Barbara Meyer on Moving to Berkeley
  Barbara Meyer     Biography    
Recorded: 05 Jan 2024

I got a job at Princeton and Harvard was interested in hiring [my husband, Tom Cline], but we decided to come back to Berkeley, because I'm from California. At that point, my father had had a heart attack and I thought it'd be a good idea to be close to my parents, but I never wanted to leave MIT. I loved MIT. I loved the people, I loved the scientific rigor, I loved the honesty, I loved the fact they were just so into science.

And it was a much more intellectual place in a way than Harvard because people were really into science and they weren't, of course, they had their own arrogance, but they really love science and I really love that. And I am a very intense person and I felt really comfortable there, much more comfortable on the East Coast than I ever did on the West Coast. So, I was scared to come back to Berkeley, but I did. And also, I was really grateful that Bob Horvitz, one of the attractions of MIT was Bob Horvitz, who was a very famous nematode person. And that was great. It was extremely helpful to have him in the lab next door to me. But it was also intimidating the sense that he was a high standard to be held against. And so, in the end, it worked out well to come to Berkeley. I had my own independence. I had the projects I really wanted to work on. I knew I was going to be successful because I already had the master sex determination switch gene and I was able to colonize a lab in Berkeley and with my husband who had his own lab at Berkeley.

Dr. Barbara Meyer is a genetics, genomics and development professor in the molecular and cell biology department at University of California, Berkeley.

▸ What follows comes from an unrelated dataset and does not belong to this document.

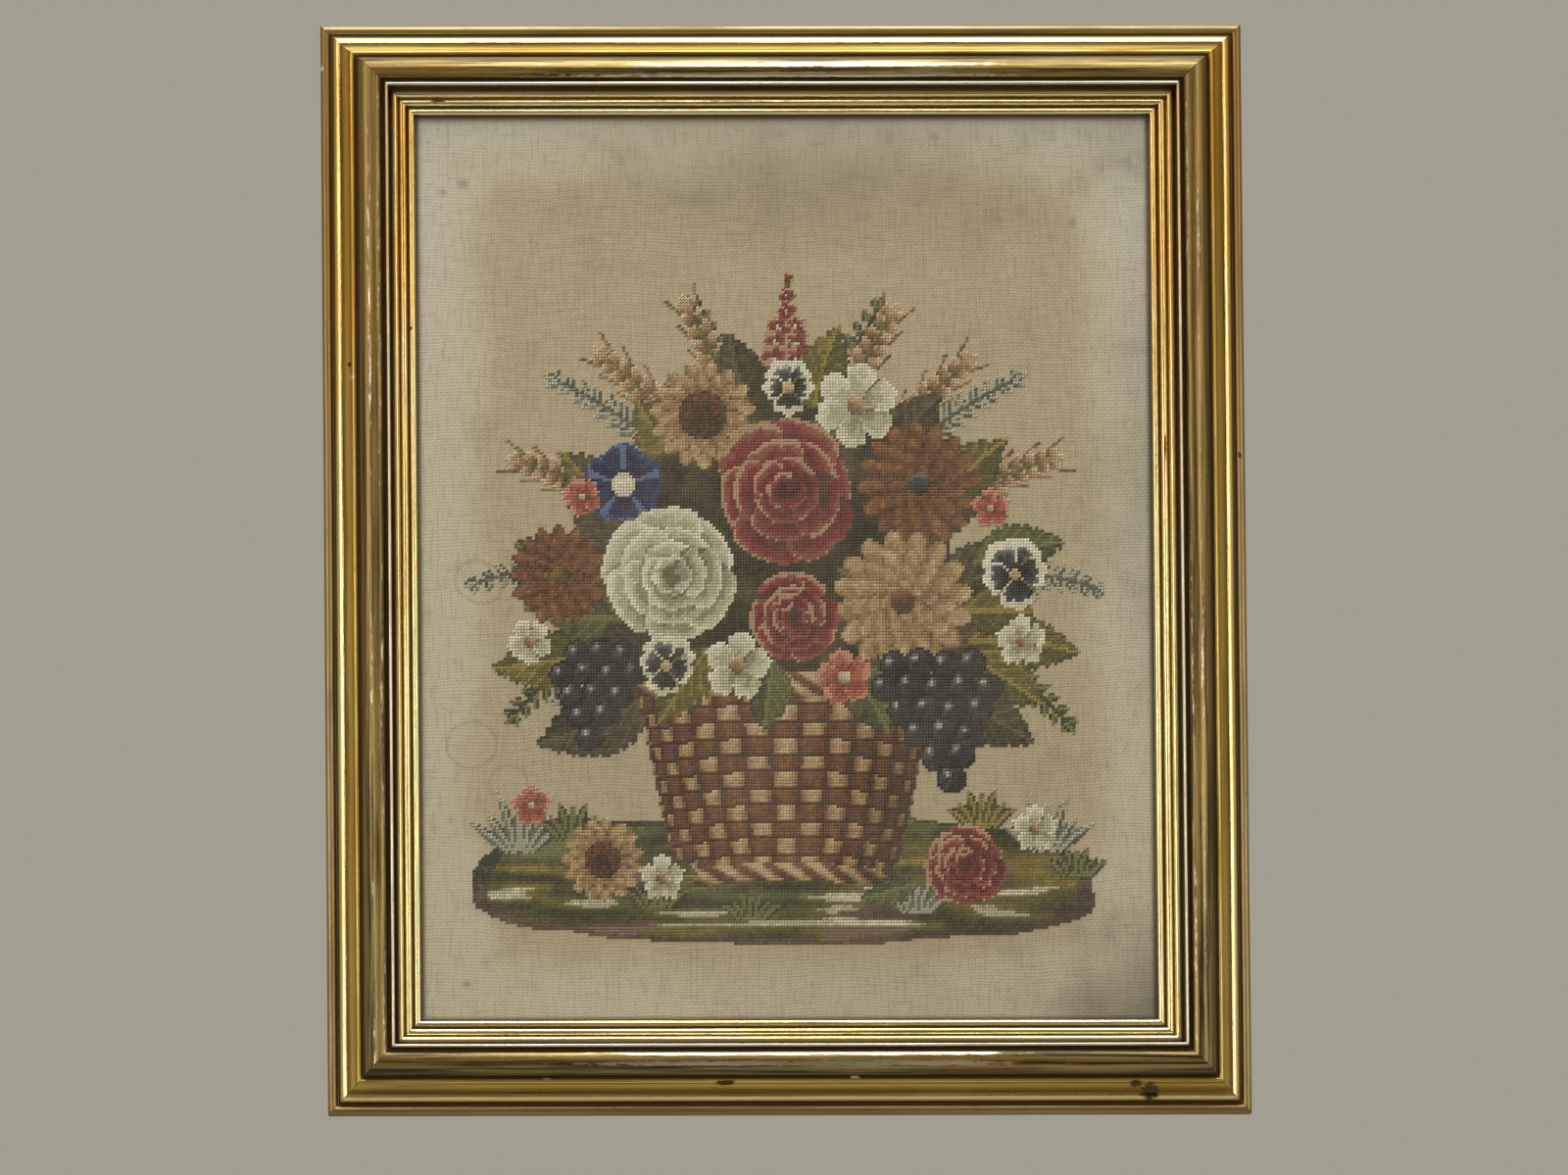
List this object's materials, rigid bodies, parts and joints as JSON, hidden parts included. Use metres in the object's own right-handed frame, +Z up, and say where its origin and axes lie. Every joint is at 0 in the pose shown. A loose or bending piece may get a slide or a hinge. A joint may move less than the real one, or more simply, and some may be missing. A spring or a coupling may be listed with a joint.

She also serves as an adjunct professor in the biochemistry and biophysics department at University of California, San Francisco’s School of Medicine and an HHMI investigator. Dr. Meyer completed her undergraduate studies at Stanford University and began her PhD at the University of California, Berkeley and finished at Harvard University. During her post-doctoral work, she researched how chromosomes determined sex of C. elegans at the Cambridge University Laboratory of Molecular Biology with Dr. Sydney Brenner.

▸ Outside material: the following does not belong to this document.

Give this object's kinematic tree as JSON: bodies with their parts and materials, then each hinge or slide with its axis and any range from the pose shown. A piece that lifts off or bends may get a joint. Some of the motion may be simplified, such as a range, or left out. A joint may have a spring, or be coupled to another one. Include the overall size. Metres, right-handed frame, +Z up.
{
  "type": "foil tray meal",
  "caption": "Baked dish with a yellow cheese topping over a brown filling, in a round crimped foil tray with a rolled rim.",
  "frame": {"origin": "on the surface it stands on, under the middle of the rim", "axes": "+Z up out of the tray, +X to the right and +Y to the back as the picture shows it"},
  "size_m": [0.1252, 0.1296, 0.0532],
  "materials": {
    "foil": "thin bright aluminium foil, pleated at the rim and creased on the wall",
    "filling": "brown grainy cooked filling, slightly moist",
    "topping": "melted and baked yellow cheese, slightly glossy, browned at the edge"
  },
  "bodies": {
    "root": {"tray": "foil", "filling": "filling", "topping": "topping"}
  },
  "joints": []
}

Dr. Meyer received her Bachelor of Arts in Biology from Stanford University in 1971, her Master of Science in Molecular Biology from the University of California-Berkeley in 1975, and her PhD in Biochemistry and Molecular Biology from Harvard University in 1979. She then began post-doctoral research at the MRC Laboratory of Molecular Biology to research how chromosomes determined sex of C. elegans. After completing her work at the MRC, she established her first lab at MIT to further analyze sex determination mechanisms.

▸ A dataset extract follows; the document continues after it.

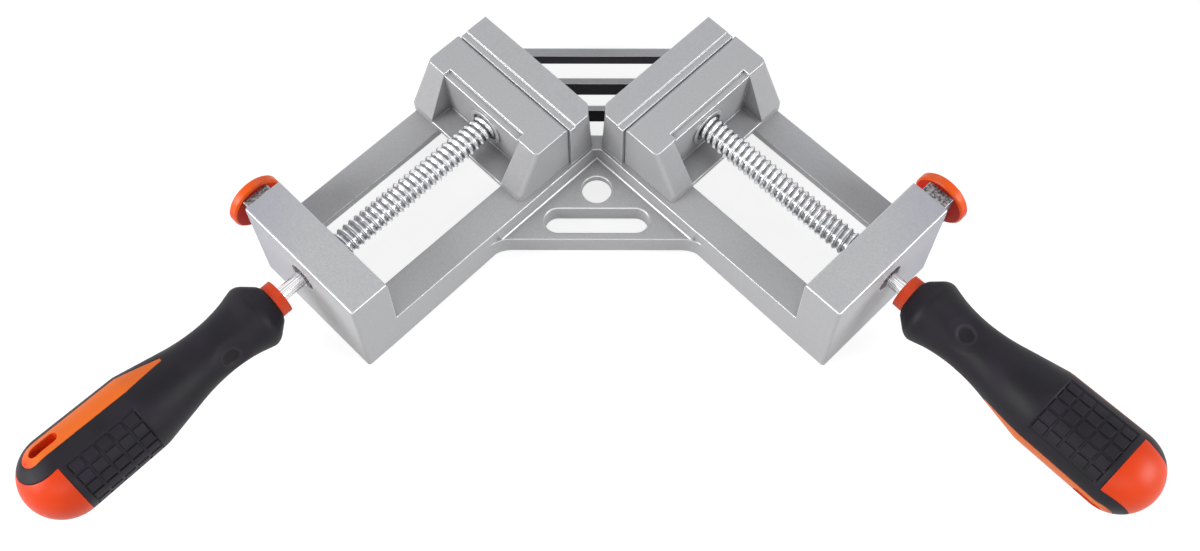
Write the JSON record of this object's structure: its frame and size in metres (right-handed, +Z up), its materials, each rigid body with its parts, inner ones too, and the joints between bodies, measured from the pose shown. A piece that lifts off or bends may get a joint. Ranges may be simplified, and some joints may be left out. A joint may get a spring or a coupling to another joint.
{
  "type": "corner clamp",
  "caption": "Right-angle bench clamp: paired screw-driven jaws on one casting, with long soft-grip handles and push-button quick release.",
  "frame": {"origin": "the corner where the planes of the two fixed jaw faces meet, at bench level", "axes": "+X to the right and +Y away from the user, so that the arms run to the front left and the front right at 45 degrees; +Z up from the bench"},
  "size_m": [0.43, 0.2188, 0.051],
  "materials": {
    "cast_paint": "fine-textured silver-grey paint on cast aluminium",
    "steel_strip": "cut from bright strip",
    "zinc_screws": "bright zinc plate",
    "steel_pins": "ground",
    "zinc_screw_rod": "bright plated rolled thread",
    "orange_plastic": "satin moulded, fine grain",
    "black_grip": "soft moulded skin, satin",
    "cast_slider": "as cast, light grey",
    "orange_knob": "smooth moulded",
    "spring_steel": "drawn wire"
  },
  "bodies": {
    "base": {"base_casting": "cast_paint", "left_release_spring": "spring_steel", "left_release_stop_pin": "steel_pins", "right_release_spring": "spring_steel", "right_release_stop_pin": "steel_pins"},
    "left_jaw": {"left_moving_jaw": "cast_paint", "left_keeper_plate": "steel_strip", "left_keeper_screws": "zinc_screws", "left_retaining_pin": "steel_pins"},
    "left_screw": {"left_clamp_screw": "zinc_screw_rod", "left_handle_core": "orange_plastic", "left_handle_grip": "black_grip"},
    "left_release": {"left_release_slider": "cast_slider", "left_release_knob": "orange_knob"},
    "right_jaw": {"right_moving_jaw": "cast_paint", "right_keeper_plate": "steel_strip", "right_keeper_screws": "zinc_screws", "right_retaining_pin": "steel_pins"},
    "right_screw": {"right_clamp_screw": "zinc_screw_rod", "right_handle_core": "orange_plastic", "right_handle_grip": "black_grip"},
    "right_release": {"right_release_slider": "cast_slider", "right_release_knob": "orange_knob"}
  },
  "joints": [
    {"name": "left_jaw_slide", "type": "slide", "parent": "base", "child": "left_jaw", "axis": [-0.7071, -0.7071, 0], "range_m": [0, 0.07]},
    {"name": "left_screw_turn", "type": "hinge", "parent": "left_jaw", "child": "left_screw", "pos_m": [-0.07601, -0.00884, 0.034], "axis": [-0.7071, -0.7071, 0], "range_deg": [-5, 8405]},
    {"name": "left_release_push", "type": "slide", "parent": "base", "child": "left_release", "axis": [0.7071, -0.7071, 0], "range_m": [0, 0.004], "stiffness_N_per_m": 500, "springref_m": -0.002, "deforming": ["left_release_spring"]},
    {"name": "right_jaw_slide", "type": "slide", "parent": "base", "child": "right_jaw", "axis": [0.7071, -0.7071, 0], "range_m": [0, 0.07]},
    {"name": "right_screw_turn", "type": "hinge", "parent": "right_jaw", "child": "right_screw", "pos_m": [0.07601, -0.00884, 0.034], "axis": [0.7071, -0.7071, 0], "range_deg": [-5, 8405]},
    {"name": "right_release_push", "type": "slide", "parent": "base", "child": "right_release", "axis": [-0.7071, -0.7071, 0], "range_m": [0, 0.004], "stiffness_N_per_m": 500, "springref_m": -0.002, "deforming": ["right_release_spring"]}
  ],
  "couplings": [
    {"joint": "left_screw_turn", "follows": "left_jaw_slide", "rad_per_m": 2094.4},
    {"joint": "right_screw_turn", "follows": "right_jaw_slide", "rad_per_m": 2094.4}
  ]
}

Dr. Meyer was a tenured professor at MIT until 1990 where she became a genetics, genomics, and development professor at the University of California-Berkeley. In 1995, she became a member of the American Association of Cell Biology and American Academy of Arts and Sciences. She also became an investigator for the Howard Hughes Medical Institute in 1997, where she and her lab successfully identified the master gene involved in sex determination. This breakthrough has helped advance research on chromosome repression and X chromosome dosage compensation.

Dr. Meyer has received many awards for her work, including the Genetics Society of America Medal in 2010, the Francis Amory Prize in Medicine and Physiology by the American Academy of Arts and Science in 2017, the E.B. Wilson Medal by the American Society for Cell Biology’s highest honor for science, the Thomas Hunt Morgan Medal, and was also elected to the National Academy of Medicine all in 2018.